**Work to complete:**
Restate the complete material exactly.
** START **
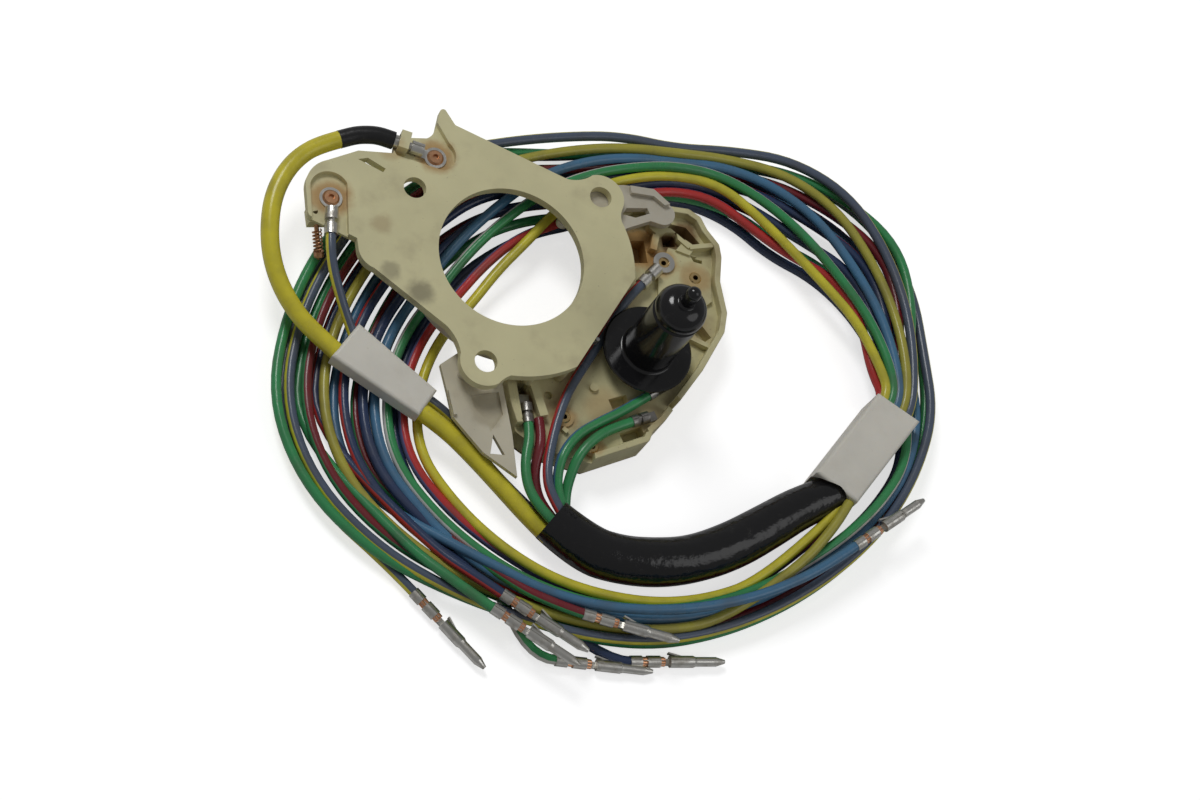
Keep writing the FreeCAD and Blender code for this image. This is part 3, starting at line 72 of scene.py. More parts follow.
def set_camera():
    data = bpy.data.cameras.new("photo_camera")
    data.sensor_width = SENSOR_WIDTH
    data.lens = LENS
    camera = bpy.data.objects.new("photo_camera", data)
    right = Vector(CAMERA_RIGHT).normalized()
    forward = Vector(CAMERA_FORWARD).normalized()
    up = right.cross(forward)
    turned = Matrix((right, up, -forward)).transposed().to_4x4()
    camera.matrix_world = Matrix.Translation(Vector(CAMERA_PLACE)) @ turned
    bpy.context.scene.collection.objects.link(camera)
    bpy.context.scene.camera = camera


# Room: weak even light, a key lamp beyond the plate and a fill lamp at the lower right, in metres and watts.

EVEN_LIGHT = 0.15
MIRRORED_LIGHT = 0.22
SEEN_LIGHT = 1.0
LAMPS = (
    ("key_lamp", (-0.25, 0.45, 0.75), 0.35, 2.9),
    ("fill_lamp", (0.55, -0.35, 0.65), 0.6, 0.9),
)
LAMP_AIM = (0.02, -0.03, 0.0)


def add_lamp(name, place, size, power):
    data = bpy.data.lights.new(name, "AREA")
    data.shape = "DISK"
    data.size = size
    data.energy = power
    lamp = bpy.data.objects.new(name, data)
    lamp.location = place
    aim = Vector(LAMP_AIM) - Vector(place)
    lamp.rotation_euler = aim.to_track_quat("-Z", "Y").to_euler()
    bpy.context.scene.collection.objects.link(lamp)


def set_light():
    scene = bpy.context.scene
    scene.view_settings.view_transform = "Standard"
    world = bpy.data.worlds.new("studio")
    world.use_nodes = True
    scene.world = world
    nodes = world.node_tree.nodes
    links = world.node_tree.links
    background = nodes["Background"]
    background.inputs["Color"].default_value = (1.0, 1.0, 1.0, 1.0)
    path = nodes.new("ShaderNodeLightPath")
    mirrored = nodes.new("ShaderNodeMix")
    mirrored.inputs["A"].default_value = EVEN_LIGHT
    mirrored.inputs["B"].default_value = MIRRORED_LIGHT
    links.new(path.outputs["Is Glossy Ray"], mirrored.inputs["Factor"])
    level = nodes.new("ShaderNodeMix")
    level.inputs["B"].default_value = SEEN_LIGHT
    links.new(mirrored.outputs["Result"], level.inputs["A"])
    links.new(path.outputs["Is Camera Ray"], level.inputs["Factor"])
    links.new(level.outputs["Result"], background.inputs["Strength"])
    for name, place, size, power in LAMPS:
        add_lamp(name, place, size, power)


# Table under the harness: it takes the shadows, and glows a little for the camera so that it stays white.

TABLE_REACH = 2.5
TABLE_GAP = 0.0003
TABLE_GLOW = 0.66
TABLE_WHITE = (0.82, 0.82, 0.83, 1.0)


def add_floor(height):
    mesh = bpy.data.meshes.new("table")
    grid = bmesh.new()
    bmesh.ops.create_grid(grid, x_segments=1, y_segments=1, size=TABLE_REACH)
    bmesh.ops.translate(grid, verts=grid.verts, vec=(0.0, 0.0, height))
    grid.to_mesh(mesh)
    grid.free()
    table = bpy.data.objects.new("table", mesh)
    bpy.context.scene.collection.objects.link(table)
    paint = bpy.data.materials.new("table_white")
    paint.use_nodes = True
    nodes = paint.node_tree.nodes
    links = paint.node_tree.links
    shader = nodes["Principled BSDF"]
    shader.inputs["Base Color"].default_value = TABLE_WHITE
    shader.inputs["Roughness"].default_value = 0.7
    glow = nodes.new("ShaderNodeEmission")
    glow.inputs["Color"].default_value = (1.0, 1.0, 1.0, 1.0)
    path = nodes.new("ShaderNodeLightPath")
    share = nodes.new("ShaderNodeMath")
    share.operation = "MULTIPLY"
    share.inputs[1].default_value = TABLE_GLOW
    links.new(path.outputs["Is Camera Ray"], share.inputs[0])
    links.new(share.outputs[0], glow.inputs["Strength"])
    both = nodes.new("ShaderNodeAddShader")
    links.new(shader.outputs[0], both.inputs[0])
    links.new(glow.outputs[0], both.inputs[1])
    links.new(both.outputs[0], nodes["Material Output"].inputs["Surface"])
    mesh.materials.append(paint)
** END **
**Worked answer:**
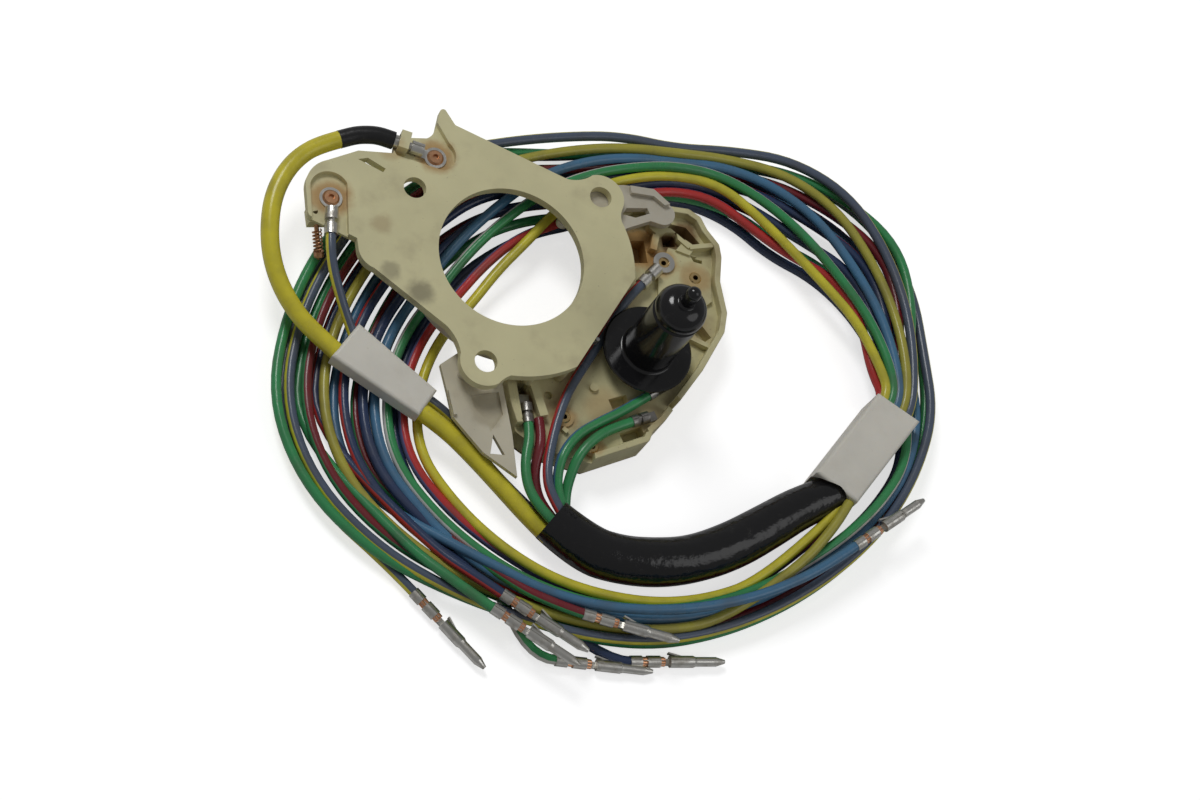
Keep writing the FreeCAD and Blender code for this image. This is part 3, starting at line 72 of scene.py. More parts follow.
def set_camera():
    data = bpy.data.cameras.new("photo_camera")
    data.sensor_width = SENSOR_WIDTH
    data.lens = LENS
    camera = bpy.data.objects.new("photo_camera", data)
    right = Vector(CAMERA_RIGHT).normalized()
    forward = Vector(CAMERA_FORWARD).normalized()
    up = right.cross(forward)
    turned = Matrix((right, up, -forward)).transposed().to_4x4()
    camera.matrix_world = Matrix.Translation(Vector(CAMERA_PLACE)) @ turned
    bpy.context.scene.collection.objects.link(camera)
    bpy.context.scene.camera = camera


# Room: weak even light, a key lamp beyond the plate and a fill lamp at the lower right, in metres and watts.

EVEN_LIGHT = 0.15
MIRRORED_LIGHT = 0.22
SEEN_LIGHT = 1.0
LAMPS = (
    ("key_lamp", (-0.25, 0.45, 0.75), 0.35, 2.9),
    ("fill_lamp", (0.55, -0.35, 0.65), 0.6, 0.9),
)
LAMP_AIM = (0.02, -0.03, 0.0)


def add_lamp(name, place, size, power):
    data = bpy.data.lights.new(name, "AREA")
    data.shape = "DISK"
    data.size = size
    data.energy = power
    lamp = bpy.data.objects.new(name, data)
    lamp.location = place
    aim = Vector(LAMP_AIM) - Vector(place)
    lamp.rotation_euler = aim.to_track_quat("-Z", "Y").to_euler()
    bpy.context.scene.collection.objects.link(lamp)


def set_light():
    scene = bpy.context.scene
    scene.view_settings.view_transform = "Standard"
    world = bpy.data.worlds.new("studio")
    world.use_nodes = True
    scene.world = world
    nodes = world.node_tree.nodes
    links = world.node_tree.links
    background = nodes["Background"]
    background.inputs["Color"].default_value = (1.0, 1.0, 1.0, 1.0)
    path = nodes.new("ShaderNodeLightPath")
    mirrored = nodes.new("ShaderNodeMix")
    mirrored.inputs["A"].default_value = EVEN_LIGHT
    mirrored.inputs["B"].default_value = MIRRORED_LIGHT
    links.new(path.outputs["Is Glossy Ray"], mirrored.inputs["Factor"])
    level = nodes.new("ShaderNodeMix")
    level.inputs["B"].default_value = SEEN_LIGHT
    links.new(mirrored.outputs["Result"], level.inputs["A"])
    links.new(path.outputs["Is Camera Ray"], level.inputs["Factor"])
    links.new(level.outputs["Result"], background.inputs["Strength"])
    for name, place, size, power in LAMPS:
        add_lamp(name, place, size, power)


# Table under the harness: it takes the shadows, and glows a little for the camera so that it stays white.

TABLE_REACH = 2.5
TABLE_GAP = 0.0003
TABLE_GLOW = 0.66
TABLE_WHITE = (0.82, 0.82, 0.83, 1.0)


def add_floor(height):
    mesh = bpy.data.meshes.new("table")
    grid = bmesh.new()
    bmesh.ops.create_grid(grid, x_segments=1, y_segments=1, size=TABLE_REACH)
    bmesh.ops.translate(grid, verts=grid.verts, vec=(0.0, 0.0, height))
    grid.to_mesh(mesh)
    grid.free()
    table = bpy.data.objects.new("table", mesh)
    bpy.context.scene.collection.objects.link(table)
    paint = bpy.data.materials.new("table_white")
    paint.use_nodes = True
    nodes = paint.node_tree.nodes
    links = paint.node_tree.links
    shader = nodes["Principled BSDF"]
    shader.inputs["Base Color"].default_value = TABLE_WHITE
    shader.inputs["Roughness"].default_value = 0.7
    glow = nodes.new("ShaderNodeEmission")
    glow.inputs["Color"].default_value = (1.0, 1.0, 1.0, 1.0)
    path = nodes.new("ShaderNodeLightPath")
    share = nodes.new("ShaderNodeMath")
    share.operation = "MULTIPLY"
    share.inputs[1].default_value = TABLE_GLOW
    links.new(path.outputs["Is Camera Ray"], share.inputs[0])
    links.new(share.outputs[0], glow.inputs["Strength"])
    both = nodes.new("ShaderNodeAddShader")
    links.new(shader.outputs[0], both.inputs[0])
    links.new(glow.outputs[0], both.inputs[1])
    links.new(both.outputs[0], nodes["Material Output"].inputs["Surface"])
    mesh.materials.append(paint)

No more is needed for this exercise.